Completion (\(y\)): The output text generated by a language model in response to a prompt. Often the completion is denoted as \(y|x\).
Chosen Completion (\(y_c\)): The completion that is selected or preferred over other alternatives, often denoted as \(y_{chosen}\).
Rejected Completion (\(y_r\)): The disfavored completion in a pairwise setting.
Preference Relation (\(\succ\)): A symbol indicating that one completion is preferred over another, e.g., \(y_{chosen} \succ y_{rejected}\).
Policy (\(\pi\)): A probability distribution over possible completions, parameterized by \(\theta\): \(\pi_\theta(y|x)\).
RL Definitions
Reward (\(r\)): A scalar value indicating the desirability of an action or state, typically denoted as \(r\).
Action (\(a\)): A decision or move made by an agent in an environment, often represented as \(a \in A\), where \(A\) is the set of possible actions.
State (\(s\)): The current configuration or situation of the environment, usually denoted as \(s \in S\), where \(S\) is the state space.
Trajectory (\(\tau\)): A trajectory τ is a sequence of states, actions, and rewards experienced by an agent: \(\tau = (s_0, a_0, r_0, s_1, a_1, r_1, ..., s_T, a_T, r_T)\).
Trajectory Distribution (\((\tau|\pi)\)): The probability of a trajectory under policy \(\pi\) is \(P(\tau|\pi) = p(s_0)\prod_{t=0}^T \pi(a_t|s_t)p(s_{t+1}|s_t,a_t)\), where \(p(s_0)\) is the initial state distribution and \(p(s_{t+1}|s_t,a_t)\) is the transition probability.
Policy (\(\pi\)), also called the policy model in RLHF: In RL, a policy is a strategy or rule that the agent follows to decide which action to take in a given state: \(\pi(a|s)\).
Value Function (\(V\)): A function that estimates the expected cumulative reward from a given state: \(V(s) = \mathbb{E}[\sum_{t=0}^{\infty} \gamma^t r_t | s_0 = s]\).
Q-Function (\(Q\)): A function that estimates the expected cumulative reward from taking a specific action in a given state: \(Q(s,a) = \mathbb{E}[\sum_{t=0}^{\infty} \gamma^t r_t | s_0 = s, a_0 = a]\).

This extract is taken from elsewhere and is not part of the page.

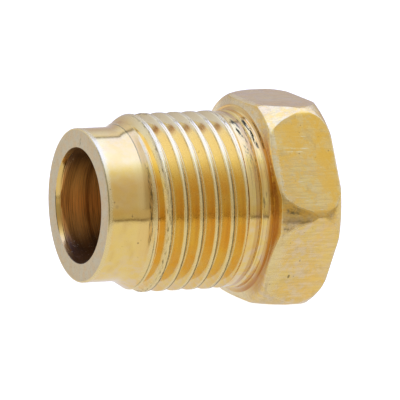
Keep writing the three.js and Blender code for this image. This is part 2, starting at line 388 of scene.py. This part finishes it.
# ---------------------------------------------------------------- mesh
S = np.array([r[0] for r in rows])
R = np.array([r[1] for r in rows])
T = np.array([r[2] for r in rows])
W = np.array([r[3] for r in rows])
M = len(rows)
V = np.stack([X0 + S, -R * np.sin(T), R * np.cos(T)], -1)
ii, jj = np.meshgrid(np.arange(M), np.arange(N), indexing="ij")
a = ii * N + jj
b = ii * N + (jj + 1) % N
c = ((ii + 1) % M) * N + (jj + 1) % N
d = ((ii + 1) % M) * N + jj
quads = np.stack([a, b, c, d], -1).reshape(-1, 4)
P = V.reshape(-1, 3)
cross = np.cross(P[quads[:, 2]] - P[quads[:, 0]], P[quads[:, 3]] - P[quads[:, 1]])
mid = P[quads].mean(1)
if (mid * cross).sum() < 0:
    quads = quads[:, ::-1]
    cross = -cross
normal = np.zeros_like(P)
for k in range(4):
    np.add.at(normal, quads[:, k], cross)
# the shank's normals come from its own equation
n_shank = sum(1 for r in rows if r[4] == 0)
e = 0.012
Ss, Ts, Rs = S[:n_shank], T[:n_shank], R[:n_shank]
dr_ds = (shank_r(Ss + e, Ts) - shank_r(np.maximum(Ss - e, 0), Ts)) / (Ss + e - np.maximum(Ss - e, 0))
dr_dt = (shank_r(Ss, Ts + 0.01) - shank_r(Ss, Ts - 0.01)) / 0.02
rad = np.stack([0 * Ts, -np.sin(Ts), np.cos(Ts)], -1)
tan = np.stack([0 * Ts, -np.cos(Ts), -np.sin(Ts)], -1)
exact = rad - dr_ds[..., None] * np.array([1.0, 0, 0]) - (dr_dt / Rs)[..., None] * tan
normal = normal.reshape(M, N, 3)
normal[5:n_shank - 1] = exact[5:n_shank - 1]
normal = normal.reshape(-1, 3)
normal /= np.linalg.norm(normal, axis=1)[:, None]

mesh = bpy.data.meshes.new("tube_nut_body")
mesh.vertices.add(len(P))
mesh.vertices.foreach_set("co", (P * MM).astype(np.float32).ravel())
mesh.loops.add(quads.size)
mesh.loops.foreach_set("vertex_index", quads.astype(np.int32).ravel())
mesh.polygons.add(len(quads))
mesh.polygons.foreach_set("loop_start", np.arange(0, quads.size, 4, dtype=np.int32))
mesh.polygons.foreach_set("loop_total", np.full(len(quads), 4, np.int32))
mesh.update(calc_edges=True)
mesh.validate()
mesh.polygons.foreach_set("use_smooth", np.ones(len(quads), bool))
mesh.normals_split_custom_set_from_vertices([tuple(v) for v in normal])
wear_and_highlight_attr = mesh.attributes.new("wear_and_highlight", "FLOAT", "POINT")
wear_and_highlight_attr.data.foreach_set("value", W.astype(np.float32).ravel())
tint_and_shade_attr = mesh.attributes.new("tint_and_shade", "FLOAT", "POINT")
tint_and_shade_attr.data.foreach_set("value", np.array([r[6] for r in rows]).astype(np.float32).ravel())
for label, place in (("light", 7), ("golden", 8)):
    extra = mesh.attributes.new(label, "FLOAT", "POINT")
    extra.data.foreach_set("value", np.array([r[place] for r in rows]).astype(np.float32).ravel())
# pale: the shank's and fillet's underside is painted paler, a painted reflection of the floor; the hexagon is paler on
# all turns but 30–90°, less on the chamfer at 14–40°, and more from 92° to 268°
turn_all = np.degrees(T) % 360
paler_hex_turns = 1 - span(turn_all, 30, 90, 3)
chamfered = np.array([1.0 if r[4] == 2 and r[0].max() < 19.2 and (r[0].max() - r[0].min()) > 0.05 else 0.0 for r in rows])[:, None]
paler_hex_turns = paler_hex_turns * (1 - 0.9 * chamfered * span(turn_all, 14, 40, 6))
under = 1.3 * span(turn_all, 128, 235, 24) * np.array([1.0 if r[4] < 2 else 0.0 for r in rows])[:, None]
under = under + 1.3 * span(turn_all, 92, 240, 14) * np.array([1.0 if r[4] < 2 and r[0][0] > 13.3 else 0.0 for r in rows])[:, None]
paler_hex_turns = paler_hex_turns + 0.5 * span(turn_all, 92, 268, 4)
pale = mesh.attributes.new("pale", "FLOAT", "POINT")
pale.data.foreach_set("value", (under + paler_hex_turns * np.array([1.0 if r[4] == 2 else 0.0 for r in rows])[:, None]).astype(np.float32).ravel())
dirt_and_shade_attr = mesh.attributes.new("dirt_and_shade", "FLOAT", "POINT")
dirt_and_shade_attr.data.foreach_set("value", np.array([r[5] for r in rows]).astype(np.float32).ravel())
face = np.array([1.0 if (r[4] == 3 and r[0][0] < 1.0) else 0.0 for r in rows])[:, None] * np.ones(N)
dull = mesh.attributes.new("dull", "FLOAT", "POINT")
dull.data.foreach_set("value", face.astype(np.float32).ravel())
hexes = np.array([1.0 if r[4] == 2 else 0.0 for r in rows])[:, None] * np.ones(N)
on_hex = mesh.attributes.new("hexagon", "FLOAT", "POINT")
on_hex.data.foreach_set("value", hexes.astype(np.float32).ravel())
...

Advantage Function (\(A\)): The advantage function \(A(s,a)\) quantifies the relative benefit of taking action \(a\) in state \(s\) compared to the average action. It’s defined as \(A(s,a) = Q(s,a) - V(s)\). Advantage functions (and value functions) can depend on a specific policy, \(A^\pi(s,a)\).
Expectation of Reward Optimization: The primary goal in RL, which involves maximizing the expected cumulative reward:
\(\max_{\theta} \mathbb{E}_{s \sim \rho_\pi, a \sim \pi_\theta}[\sum_{t=0}^{\infty} \gamma^t r_t]\)
where \(\rho_\pi\) is the state distribution under policy \(\pi\), and \(\gamma\) is the discount factor.
Finite Horizon Reward (\(J(\pi_\theta)\)): The expected finite-horizon discounted return of the policy \(\pi_\theta\), parameterized by \(\theta\) is defined as: \(J(\pi_\theta) = \mathbb{E}_{\tau \sim \pi_\theta} \left[ \sum_{t=0}^T \gamma^t r_t \right]\) where \(\tau \sim \pi_\theta\) denotes trajectories sampled by following policy \(\pi_\theta\) and \(T\) is the finite horizon.
On-policy: In RLHF, particularly in the debate between RL and Direct Alignment Algorithms, the discussion of on-policy data is common. In the RL literature, on-policy means that the data is generated exactly by the current form of the agent, but in the general preference-tuning literature, on-policy is expanded to mean generations from that edition of model – e.g. a instruction tuned checkpoint before running any preference fine-tuning. In this context, off-policy could be data generated by any other language model being used in post-training.
RLHF Only Definitions
- Reference Model (\(\pi_\text{ref}\)): This is a saved set of parameters used in RLHF where outputs of it are used to regularize the optimization.